“La bellezza umana in questione [agonistica] è una bellezza di tipo particolare; si potrebbe definire bellezza cinetica. La sua forza e la sua attrattiva sono universali. Sesso o modelli culturali non c’entrano. C’entra, piuttosto, la riconciliazione tra gli esseri umani e il fatto di avere un corpo.”
[David Foster Wallace - “Federer come esperienza religiosa”, 2006]
Potrebbe essere benissimo che noi spettatori, privi dei doni divini degli atleti, siamo gli unici a essere davvero in grado di “vedere”, esprimere e animare l’esperienza del dono a noi negato. E che coloro i quali ricevono e mettono in pratica il dono del genio atletico debbano, di necessità, essere ciechi e muti al riguardo, e non perché la cecità e il mutismo siano il prezzo di quel dono, ma perché ne sono l’essenza.
La citazione del più geniale scrittore americano dei Nineties (pace all’anima sua) mi torna utile per portare il Menego ad “aggirare” questa sacrosanta verità così lucidamente descritta da DFW. Conoscendo la ritrosìa tipica dei grandi giocatori – e ancor di più, di giocatori dalla grande intelligenza e altrettanta umiltà come Andrea [vedi nota a pié di pagina n. 1] – nel raccontare se stessi e il proprio talento che solo a loro appare come la cosa più normale e naturale, provo ad aggirare l’ostacolo proponendogli il paragone che mi ronza in testa da qualche mese.
Ragazzi, la cosa più importante è la ripetizione. Dall’inizio alla fine, sempre. [...] Per accrescitivo intendo l’accumulare attraverso gesti ripetuti, senza l’intervento della mente. Il linguaggio macchina dei muscoli.
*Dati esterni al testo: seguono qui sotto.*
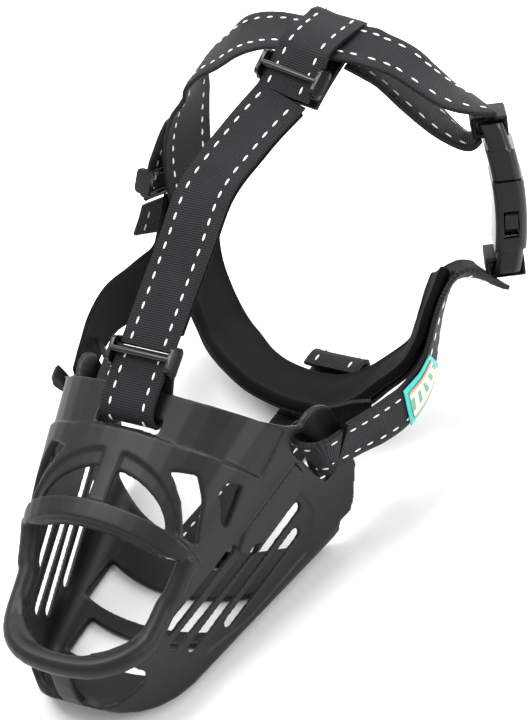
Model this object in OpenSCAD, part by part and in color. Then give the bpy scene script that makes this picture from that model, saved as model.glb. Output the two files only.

Fino a che riuscite a giocare senza pensarci. A circa 14 anni, anno più anno meno. Fatelo e basta. Non state a pensare se c’è un senso. Certo che non c'è un senso. Il senso della ripetizione è che non c’è senso. Aspettate fino a quando imbeve il vostro hardware, poi vedrete come vi si libera la testa.
Se tra quegli juniores ci fosse un novello Federer non è dato sapere. Il genio non è riproducibile. L’ispirazione, però, è contagiosa, e multiforme, e anche soltanto vedere, da vicino, la potenza e l’aggressività rese vulnerabili dalla Bellezza significa sentirsi ispirati e (in modo fugace, mortale) riconciliati.